JENDERAL TNI Edi Sudrajat lahir pada 22 April 1938 adalah lulusan Akademi Militer Nasional (AMN) angkatan pertama pada 1960 sekaligus peraih Adhi Makayasa atau lulusan terbaik.
Tugas pertamanya sebagai sebagai Komandan Peleton di Batalyon Infanteri 515/Tanggul, Jember selama dua tahun (1961–1962) dan berpartisipasi dalam Operasi Trikora.
Setelah itu pada tahun 1960-an Sudradjat ditugaskan dalam operasi melawan pihak Republik Maluku Selatan, Organisasi Papua Merdeka, serta Gerakan 30 September.
Tapi siapa yang mengira jika Jenderal Edi Sudrajat mantan Panglima ABRI sekaligus Menteri Pertahanan dan Keamanan (Menhankam) yang dikenal lihai dalam dunia telik sandi dan menembak, dia juga jago bermain gaple.
Hobi itu ditekuninya sejak menjadi taruna Akademi Militer dan kerap dimainkannya di waktu senggang ketika dia terlibat dalam berbagai operasi militer seperti di Timor-Timur.
Mendiang Letnan Jenderal TNI Kuntara. (Foto: Penerangan Kopassus)
Dalam buku biografi "Edi Sudradjat, Back to Basic: Dari Operasi ke Operasi" karya Yudhistira ANM Massardi, Iwan Santosa dan Hendi Jo disebutkan, suatu ketika pada suatu siang di tahun 1988, Kolonel Sutiyoso (Asisten Operasi Komandan Jenderal Kopassus) dan Kolonel Agum (Asisten Intel Kopassus) diperintahkan untuk datang ke rumah Kepala Staf Angkatan Darat (KASAD) Jenderal Edi Sudradjat. Saat menuju rumah KASAD, mereka berdua sempat bertanya-tanya, ada apa gerangan?
Setiba di sana, ternyata sudah ada komandan mereka, Brigjen Kuntara. Rupanya Edi mengundang mereka bertiga hanya untuk mengajak bermain gaple. Singkat cerita, mulailah mereka masuk dalam permainan. Edi berpasangan dengan Kuntara, sedangkan Sutiyoso bermitra dengan Agum.

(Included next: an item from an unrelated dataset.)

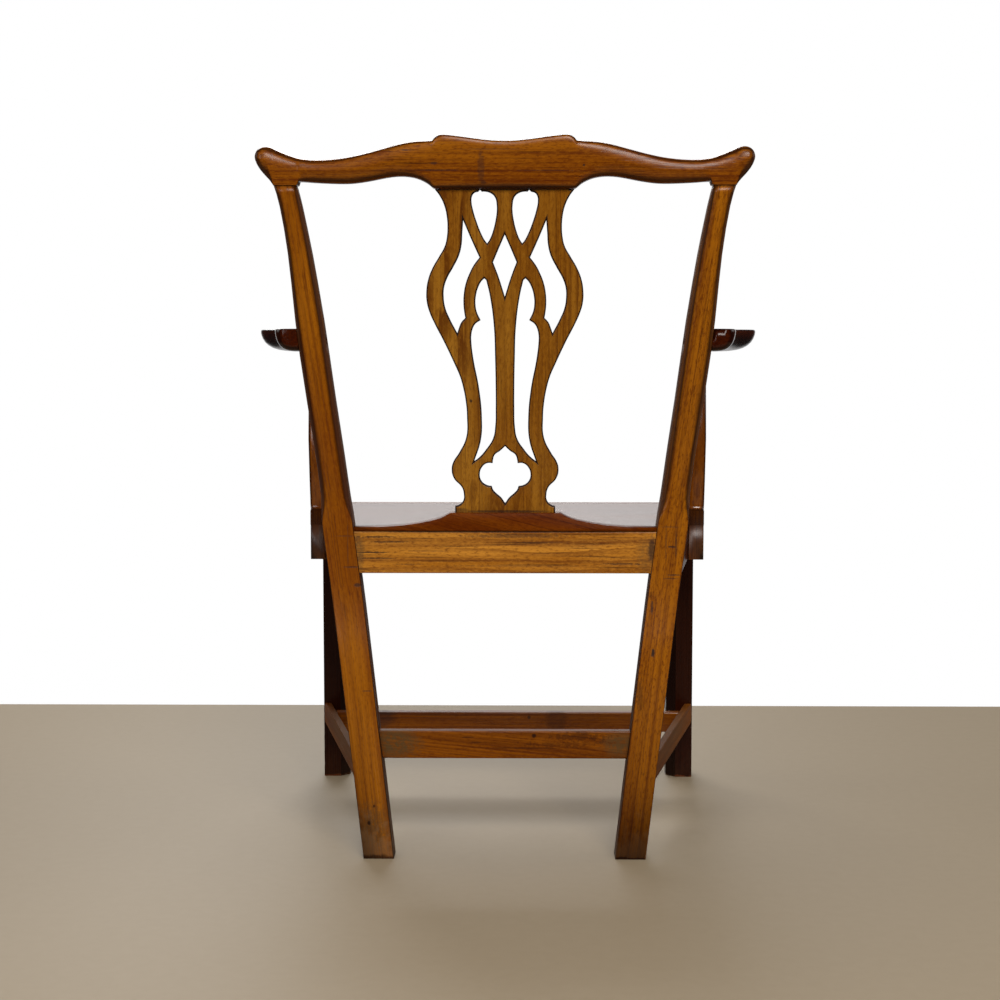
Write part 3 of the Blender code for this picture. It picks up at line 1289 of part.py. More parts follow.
def make_arm_support(side):
    """Swept arm support: stepped base outside the side rail, shaft above it, tenon into the arm."""
    lower_top = RAIL_BOTTOM + SUPPORT_LOWER_HEIGHT
    upper_top = SEAT_HEIGHT + FIT + SUPPORT_LEDGE_RISE
    second_depth = SUPPORT_BASE_DEPTH - 2 * SUPPORT_STEP
    second_outer = support_outer_x() + SUPPORT_BAND_PROUD
    rings = [support_base_ring(RAIL_BOTTOM, SUPPORT_BASE_DEPTH, support_outer_x()),
             support_base_ring(lower_top, SUPPORT_BASE_DEPTH, support_outer_x()),
             support_base_ring(lower_top + ARRIS, second_depth, second_outer),
             support_base_ring(upper_top, second_depth, second_outer)]
    first = support_ring(SUPPORT_SHARES[0])
    rings.append([(x, y, upper_top + ARRIS) for x, y, z in first])
    rings += [support_ring(row) for row in SUPPORT_SHARES[1:]]
    low, high = support_tenon()
    outline = square_outline(low[0], high[0], low[1], high[1], TENON_ARRIS)
    rings.append(level_ring(outline, ARM_BOTTOM - FIT))
    rings.append(level_ring(outline, high[2]))
    support = add_object("arm_support_" + side_name(side), mirrored(loft(rings), side), "frame_wood", True)
    cut(support, [side_rail_housing()], side)
    cut(support, [screw_hole(start, way, SUPPORT_SCREW_LENGTH, SUPPORT_SCREW_SINK)
                  for start, way in support_screws()], side)
    return support


def panel_half_width(y):
    """Half width of the seat panel at a place along it."""
    return side_rail_inner_x(y) - PANEL_GAP


def panel_outline():
    """The seat panel's outline, notched round all four legs, anticlockwise from the front."""
    front = FRONT_RAIL_REAR_Y + PANEL_GAP
    rear = REAR_RAIL_FRONT_Y - PANEL_GAP
    front_notch = LEG_REAR_Y + PANEL_GAP
    rear_notch = STILE_FRONT_Y - PANEL_GAP
    front_x = FRONT_LEG_INNER - PANEL_GAP
    rear_x = leg_inner_x(SEAT_HEIGHT - PANEL_THICKNESS) - PANEL_GAP
    right = [(front_x, front), (front_x, front_notch), (panel_half_width(front_notch), front_notch),
             (panel_half_width(rear_notch), rear_notch), (rear_x, rear_notch), (rear_x, rear)]
    return right + [(-x, y) for x, y in reversed(right)]


def prism(outline, low, high):
    """A flat outline extruded between two heights."""
    return loft([level_ring(outline, low), level_ring(outline, high)])


def make_seat_panel():
    """Solid wood drop-in seat panel, its top edge eased."""
    top = SEAT_HEIGHT + PANEL_PROUD
    bm = prism(panel_outline(), top - PANEL_THICKNESS, top)
    edges = [edge for edge in bm.edges if all(abs(vert.co.z - top) < FIT for vert in edge.verts)]
    bmesh.ops.bevel(bm, geom=edges, offset=PANEL_EDGE, segments=PANEL_EDGE_STEPS, profile=EDGE_PROFILE,
                    affect="EDGES", clamp_overlap=True)
    return add_object("seat_panel", bm, "seat_wood")


def panel_underside():
    """Height of the seat panel's underside."""
    return SEAT_HEIGHT + PANEL_PROUD - PANEL_THICKNESS


def block_front_y():
    """Y at which a rear corner block starts along its side rail."""
    return REAR_RAIL_FRONT_Y - BLOCK_LEG


def block_back_y():
    """Y at which a front corner block ends along its side rail."""
    return FRONT_RAIL_REAR_Y + BLOCK_LEG


def make_side_bearer(side):
    """Bearer glued inside a side rail, between the corner blocks, to carry the panel's edge."""
    front = block_back_y() + BEARER_END_CLEARANCE
    rear = block_front_y() - BEARER_END_CLEARANCE
    high = panel_underside() - FIT
    rings = []
    for y in (front, rear):
        outer = side_rail_inner_x(y) - FIT
        outline = square_outline(outer - BEARER_WIDTH, outer, high - BEARER_HEIGHT, high, ARRIS)
        rings.append([(x, y, z) for x, z in outline])
    bearer = add_object("seat_bearer_" + side_name(side), mirrored(loft(rings), side), "hidden_wood")
    return bearer


def make_cross_bearer(name, low_y, reach):
    """Bearer glued along the front or the rear rail between the corner blocks."""
    high = panel_underside() - FIT
    outline = square_outline(low_y, low_y + BEARER_WIDTH, high - BEARER_HEIGHT, high, ARRIS)
    rings = [[(way * reach, y, z) for y, z in outline] for way in (-1, 1)]
    return add_object(name, loft(rings), "hidden_wood")


def front_block_reach():
    """X at which a front corner block ends along the front rail."""
    return FRONT_LEG_INNER - BLOCK_LEG


def rear_block_reach():
    """X at which a rear corner block ends along the rear rail."""
    return leg_inner_x(panel_underside() - BLOCK_HEIGHT) - BLOCK_LEG


def make_corner_block(side, front):
    """Glued corner block in one corner of the seat frame, cut round the leg's corner."""
    high = panel_underside() - FIT
    low = high - BLOCK_HEIGHT
    if front:
        rail_y = FRONT_RAIL_REAR_Y + FIT
        leg_y = LEG_REAR_Y + FIT
        leg_x = FRONT_LEG_INNER - FIT
        far_y = block_back_y()
        reach = front_block_reach()
        way = 1
    else:
        rail_y = REAR_RAIL_FRONT_Y - FIT
        leg_y = STILE_FRONT_Y - FIT
        leg_x = leg_inner_x(low) - FIT
        far_y = block_front_y()
        reach = rear_block_reach()
        way = -1
    outline = [(leg_x, rail_y), (leg_x, leg_y), (side_rail_inner_x(leg_y) - FIT, leg_y),
               (side_rail_inner_x(far_y) - FIT, far_y),
               (side_rail_inner_x(far_y) - FIT - BLOCK_NOSE, far_y),
               (reach, rail_y + way * BLOCK_NOSE), (reach, rail_y)]
    name = "corner_block_" + ("front_" if front else "rear_") + side_name(side)
    return add_object(name, mirrored(prism(outline, low, high), side), "hidden_wood")


def make_fasteners(side):
    """Pegs, screws and plugs on one side of the chair."""
    for name, (start, end) in peg_lines().items():
        add_object(name + "_" + side_name(side), mirrored(rod_mesh(start, end, PEG_RADIUS), side), "peg_wood")
    for word, (start, way) in zip(("front", "rear"), support_screws()):
        add_object("support_screw_" + word + "_" + side_name(side),
                   mirrored(screw_mesh(start, way, SUPPORT_SCREW_LENGTH), side), "screw_steel", True)
    start, way = arm_screw()
    add_object("arm_screw_" + side_name(side), mirrored(screw_mesh(start, way, ARM_SCREW_LENGTH), side),
               "screw_steel", True)
    start, end = arm_plug_line()
    add_object("arm_screw_plug_" + side_name(side), mirrored(rod_mesh(start, end, PLUG_RADIUS), side),
               "peg_wood")


def make_back():
    """The back: crest rail, pierced splat and its shoe."""
    make_crest()
    make_splat()
    make_shoe()


def make_side(side):
    """Everything that the chair has once on each side."""
    make_rear_leg(side)
    make_front_leg(side)
    make_side_rail(side)
    make_side_stretcher(side)
    make_arm(side)
    make_arm_support(side)
    make_side_bearer(side)
    make_corner_block(side, True)
    make_corner_block(side, False)
    make_fasteners(side)


def make_middle():
    """Cross rails, cross stretchers, seat panel and cross bearers."""
    make_front_rail()
    make_rear_rail()
    make_rear_stretcher()
    make_medial_stretcher()
    make_seat_panel()
    make_cross_bearer("seat_bearer_front", FRONT_RAIL_REAR_Y + FIT,
                      front_block_reach() - BEARER_END_CLEARANCE)
    make_cross_bearer("seat_bearer_rear", REAR_RAIL_FRONT_Y - FIT - BEARER_WIDTH,
                      rear_block_reach() - BEARER_END_CLEARANCE)


clear_scene()
make_back()
for each_side in (1, -1):
    make_side(each_side)
make_middle()
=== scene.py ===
"""Looks of a polished fruitwood armchair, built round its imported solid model.

Metres, +Z up. The chair faces -Y and is seen from behind, from +Y. +X is the sitter's left.
"""

import json
import logging
import math
from dataclasses import dataclass, field
from enum import Enum
from typing import Sequence, Union

import bpy
import numpy as np
from mathutils import Matrix, Vector

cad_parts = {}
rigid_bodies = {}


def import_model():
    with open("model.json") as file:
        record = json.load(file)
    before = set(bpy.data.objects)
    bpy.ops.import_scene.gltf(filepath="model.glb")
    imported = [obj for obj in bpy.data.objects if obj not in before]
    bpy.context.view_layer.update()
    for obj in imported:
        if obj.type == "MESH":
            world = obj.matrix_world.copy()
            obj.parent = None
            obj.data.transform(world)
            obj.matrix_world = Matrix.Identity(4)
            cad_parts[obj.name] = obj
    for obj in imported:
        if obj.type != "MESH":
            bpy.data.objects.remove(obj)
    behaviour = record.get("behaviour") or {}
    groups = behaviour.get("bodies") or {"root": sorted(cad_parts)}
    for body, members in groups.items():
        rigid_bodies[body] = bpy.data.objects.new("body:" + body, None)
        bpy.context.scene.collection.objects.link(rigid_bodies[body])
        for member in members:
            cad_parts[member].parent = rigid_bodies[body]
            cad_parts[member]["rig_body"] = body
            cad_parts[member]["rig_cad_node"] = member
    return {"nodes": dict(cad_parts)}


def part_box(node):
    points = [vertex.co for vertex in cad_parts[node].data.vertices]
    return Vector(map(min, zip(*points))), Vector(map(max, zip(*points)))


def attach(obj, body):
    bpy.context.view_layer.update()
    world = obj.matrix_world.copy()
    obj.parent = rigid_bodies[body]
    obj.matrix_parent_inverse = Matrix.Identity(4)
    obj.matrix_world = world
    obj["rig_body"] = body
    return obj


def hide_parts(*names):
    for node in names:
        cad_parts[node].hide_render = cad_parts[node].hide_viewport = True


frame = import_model()

LOG = logging.getLogger("armchair")
Colour = tuple[float, float, float]
Triple = tuple[float, float, float]
Limits = tuple[float, float]
Number = Union[int, float]

FRAME_BODY = "chair_frame"
SIDES = {"left": 1, "right": -1}


class Grain(Enum):
    """Direction that the wood's grain runs in, as a unit vector along +X, +Y or +Z."""

    ACROSS = (1.0, 0.0, 0.0)
    DEEP = (0.0, 1.0, 0.0)
    UPRIGHT = (0.0, 0.0, 1.0)


class Sheen(Enum):
    """Roughness of a finish: how far the wax has been rubbed up."""

    BURNISHED = 0.17
    POLISHED = 0.27
    SATIN = 0.36
    DULL = 0.55
    SAWN = 0.85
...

Meskipun menghadapi senior-seniornya, Agum dan Sutiyoso tetap melakukan perlawanan secara serius. Pada suatu kesempatan, Agum bisa menggaple kartu sehingga skor langsung berubah menjadi 2-0 untuk kemenangan pasangan Agum-Sutiyoso. Saking gembiranya atas kemenangan itu, Agum berteriak senang sambil menari-nari jejingkrakan.
“Sutiyoso The Field General, Totalitas Prajurit Para Komando”

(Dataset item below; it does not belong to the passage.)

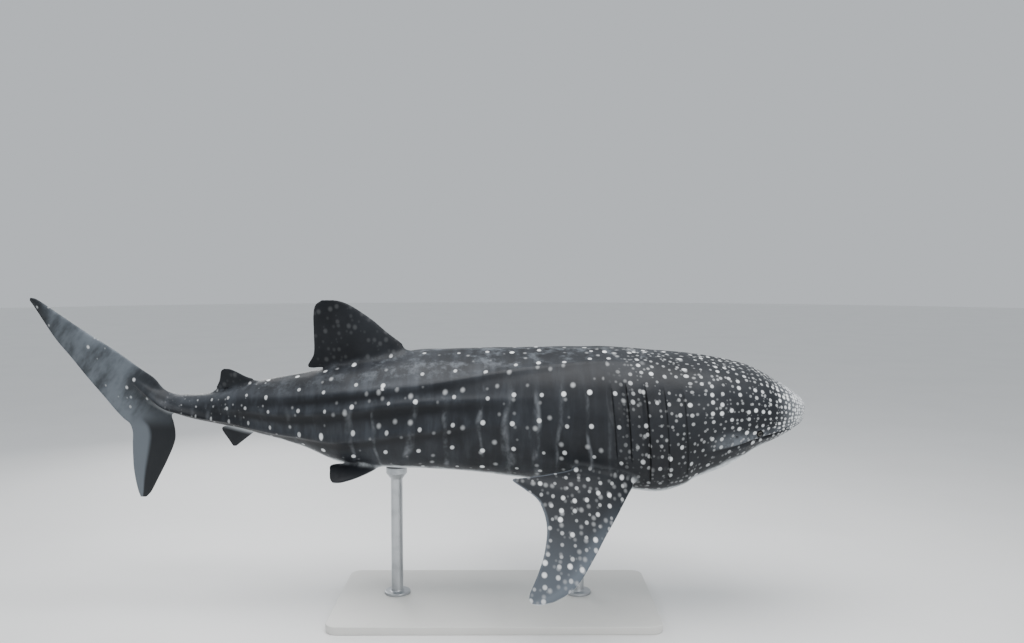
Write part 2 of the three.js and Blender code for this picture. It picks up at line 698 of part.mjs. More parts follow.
// A rod with a flange on the base and a wider pad that is cut to the belly's curve
function standRod(x) {
  const foot = BASE_THICKNESS + GAP;
  const belly = AXIS_HEIGHT + body.belly(SNOUT_X - x) * Math.cos(radians(BODY_ROLL));
  const { radius, height, chamfer } = ROD_FLANGE;
  const top = AXIS_HEIGHT - ROD_INSIDE - foot;
  const padFoot = belly - ROD_PAD.below - foot;
  const sketch = [
    [0, 0], [radius, 0], [radius, height - chamfer], [radius - chamfer, height],
    [ROD_RADIUS + ROD_FILLET, height], [ROD_RADIUS, height + ROD_FILLET],
    [ROD_RADIUS, padFoot - ROD_PAD.cone], [ROD_PAD.radius, padFoot], [ROD_PAD.radius, top], [0, top],
  ];
  const rod = new THREE.LatheGeometry(sketch.map((pair) => new THREE.Vector2(...pair)), ROD_SIDES);
  rod.rotateX(Math.PI / 2);
  rod.translate(x, ROD_SIDE, foot);
  const lay = new THREE.Matrix4().makeRotationX(radians(BODY_ROLL)).setPosition(0, 0, AXIS_HEIGHT);
  return toGeometry(toSolid(rod).subtract(toSolid(seatGeometry().applyMatrix4(lay))));
}

const shark = new THREE.Group();
shark.rotation.x = radians(BODY_ROLL);
shark.position.z = AXIS_HEIGHT;
const model = new THREE.Group();
model.add(shark);

function addMesh(parent, name, geometry, material) {
  const mesh = new THREE.Mesh(geometry, material);
  mesh.name = name;
  parent.add(mesh);
}

addMesh(shark, 'head_upper', upperHead(), SKIN_HEAD);
addMesh(shark, 'lower_jaw', lowerJaw(), SKIN_HEAD);
for (const { name, rings } of LENGTHS) {
  addMesh(shark, name, loft(partedRings(rings).map((at) => wholeRing(at)), WHOLE_TURN), SKIN_DARK);
}
addMesh(shark, 'dorsal_fin_first', seated(finGeometry(FIRST_DORSAL)), SKIN_FIN);
addMesh(shark, 'dorsal_fin_second', seated(finGeometry(SECOND_DORSAL)), SKIN_FIN);
addMesh(shark, 'anal_fin', seated(finGeometry(ANAL)), SKIN_FIN);
const blade = caudalBlade();
addMesh(shark, 'caudal_lobe_upper', toGeometry(blade.intersect(blockBesideParting(1))), SKIN_FIN);
addMesh(shark, 'caudal_lobe_lower', toGeometry(blade.intersect(blockBesideParting(-1))), SKIN_FIN);
for (const [sideName, side] of [['right', 1], ['left', -1]]) {
  addMesh(shark, `pectoral_fin_${sideName}`, pectoralFin(sideName), SKIN_FIN);
  addMesh(shark, `pelvic_fin_${sideName}`, pelvicFin(sideName), SKIN_FIN);
  addMesh(shark, `eye_${sideName}`, eyeBall(side), EYE_DARK);
  addMesh(shark, `nasal_barbel_${sideName}`, barbel(side), SKIN_HEAD);
}
addMesh(model, 'stand_base', standBase(), STAND_PAINT);
addMesh(model, 'stand_rod_front', standRod(FRONT_ROD_X), ROD_STEEL);
addMesh(model, 'stand_rod_rear', standRod(REAR_ROD_X), ROD_STEEL);

export default model;
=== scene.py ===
"""A whale shark about six metres long, as a still, life-size model on a display stand.

Metres, +X towards the snout, +Z up, the right flank towards -Y. The shark is worked out level,
with its back upwards, then rolled a little round its length and lifted on to its stand.
"""
import math

import bpy
import numpy as np
from mathutils import Matrix, Vector


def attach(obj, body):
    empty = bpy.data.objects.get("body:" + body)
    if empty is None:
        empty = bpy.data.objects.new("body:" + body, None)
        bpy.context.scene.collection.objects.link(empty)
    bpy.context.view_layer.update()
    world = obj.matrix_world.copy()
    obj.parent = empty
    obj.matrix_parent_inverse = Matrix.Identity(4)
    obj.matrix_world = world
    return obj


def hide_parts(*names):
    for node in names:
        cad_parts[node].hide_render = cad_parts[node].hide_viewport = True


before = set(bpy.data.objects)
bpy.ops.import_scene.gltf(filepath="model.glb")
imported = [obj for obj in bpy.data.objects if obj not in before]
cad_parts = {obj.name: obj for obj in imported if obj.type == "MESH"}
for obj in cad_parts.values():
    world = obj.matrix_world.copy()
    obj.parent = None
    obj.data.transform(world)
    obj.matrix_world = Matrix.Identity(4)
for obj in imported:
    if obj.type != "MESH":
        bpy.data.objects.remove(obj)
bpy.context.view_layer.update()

bl_info = {
    "name": "Whale shark on a display stand",
    "version": (1, 0, 0),
    "blender": (4, 5, 0),
    "location": "3D View > Sidebar > Whale shark",
    "description": "Builds a life-size whale shark model, its stand and a plain studio",
    "category": "Add Mesh",
}

# Sizes of the body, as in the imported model

SNOUT_X = 2.323
AXIS_HEIGHT = 1.5
BODY_ROLL = math.radians(9.0)
CORE_END = 5.230
BEND_START = 2.629
BEND_LENGTH = 2.154
BEND_SIDE = 0.2154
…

Melihat ulah rekannya itu, Sutiyoso sempat was-was. Dia khawatir kedua perwira tinggi yang ada di hadapannya itu tersinggung. Namun hatinya mulai lega saat melihat sikap Edi dan Kuntara. Alih-alih tersinggung, mereka berdua malah tertawa-tawa melihat ulah Agum.
“Di situlah saya melihat sosok Pak Edi yang sangat fair dan gentlemen. Kalau main kalah, ya kalah,” ujar Sutiyoso dalam biografi Edi Sudradjat, Back to Basic: Dari Operasi ke Operasi karya Yudhistira ANM Massardi, Iwan Santosa dan Hendi Jo.

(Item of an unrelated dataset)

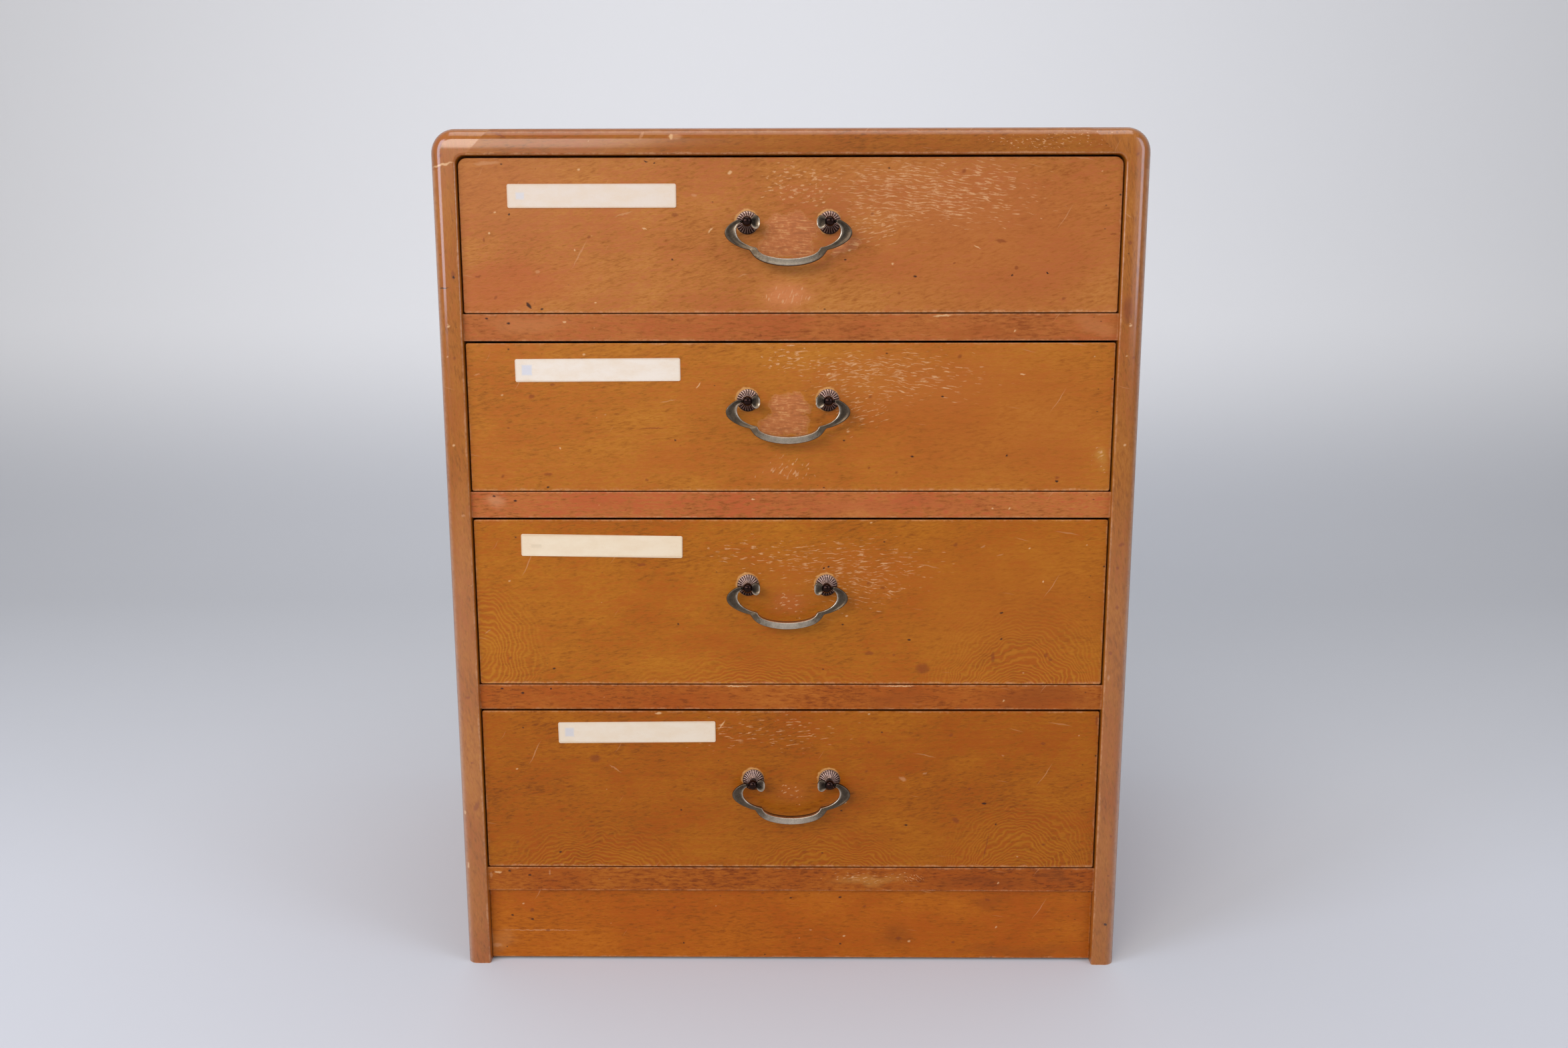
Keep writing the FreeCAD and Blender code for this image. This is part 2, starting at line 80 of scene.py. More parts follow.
def mathValue(tree, operation, *values):
    return addNode(tree, "Math", dict(enumerate(values)), operation=operation).outputs[0]


def weighed(tree, value, weight, added):
    return mathValue(tree, "MULTIPLY_ADD", value, weight, added)


def product(tree, first, second):
    return mathValue(tree, "MULTIPLY", first, second)


def rangedValue(tree, value, low, high, outLow=0.0, outHigh=1.0, **settings):
    inputs = {0: value, 1: low, 2: high, 3: outLow, 4: outHigh}
    return addNode(tree, "MapRange", inputs, **settings).outputs[0]


def easedValue(tree, value, low, high):  # the same from 0 to 1, with a soft start and end
    return rangedValue(tree, value, low, high, interpolation_type="SMOOTHSTEP")


def vectorValue(tree, operation, *values, output=0):
    return addNode(tree, "VectorMath", dict(enumerate(values)), operation=operation).outputs[output]


def objectPlace(tree):
    return addNode(tree, "TexCoord").outputs["Object"]


def mapped(tree, place, **changes):  # moved, turned and scaled
    return addNode(tree, "Mapping", {0: place, **changes}).outputs[0]


def parted(tree, vector):
    return addNode(tree, "SeparateXYZ", {0: vector}).outputs


def ramped(tree, share, stops):
    return addNode(tree, "ValToRGB", {0: share}, ramp=stops).outputs[0]


def newMaterial(name, **constants):
    material = bpy.data.materials.new(name)
    material.use_nodes = True
    shader = material.node_tree.nodes["Principled BSDF"]
    for socket, value in constants.items():
        shader.inputs[socket.replace("_", " ")].default_value = value
    return material, material.node_tree, shader


def joinShader(tree, shader, **sources):
    for socket, source in sources.items():
        tree.links.new(source, shader.inputs[socket.replace("_", " ")])


# Camera
view = {
    "place": (1.5, -760.9, 357.4),  # of the lens
    "turn": (80.854, 0.068, 0.4385),  # degrees; the camera looks 9 degrees down
    "lens": 26.294,
    "sensor": 36.0,
}
camera = bpy.data.objects.new("camera", bpy.data.cameras.new("camera"))
camera.location = Vector(view["place"]) * mm
camera.rotation_euler = [math.radians(angle) for angle in view["turn"]]
camera.data.lens = view["lens"]
camera.data.sensor_width = view["sensor"]
camera.data.clip_start = 0.01
bpy.context.scene.collection.objects.link(camera)
bpy.context.scene.camera = camera
bpy.context.scene.view_settings.view_transform = "Standard"
print("camera placed")

# Light, floor and backdrop
studio = {
    "floorColour": "#cfd0d3",
    "wallColour": "#fbfaf9",
    "wallFrom": 60,
    "wallTo": 420,
    "worldColour": "#e9ecf2",
    "worldStrength": 0.36,
    "nearAt": 4000,  # before the middle of the chest
    "wallAt": 1500,  # behind it
    "wallHeight": 2600,
    "halfWidth": 4500,
    "curve": 700,
    "curveSteps": 12,
}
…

Namun tak urung, sepulang dari rumah Edi, Agum sempat ditegur juga oleh Sutiyoso.
“Gum, enggak nyadar apa kamu tadi, nari-nari depan KASAD?” ujar Sutiyoso.
“Waduh! Iya ya Yos, aku lupa,” kata Agum seraya mesam-mesem.
Agum Gumelar. (Foto: Dok)
Jenderal Edi Sudradjat meninggal dunia pada hari Jumat 1 Desember 2006 atau dalam usia 68 tahun akibat gangguan paru-paru di RSPAD Gatot Subroto, Jakarta. Jenazahnya dimakamkan di Taman Makam Pahlawan (TMP) Kalibata.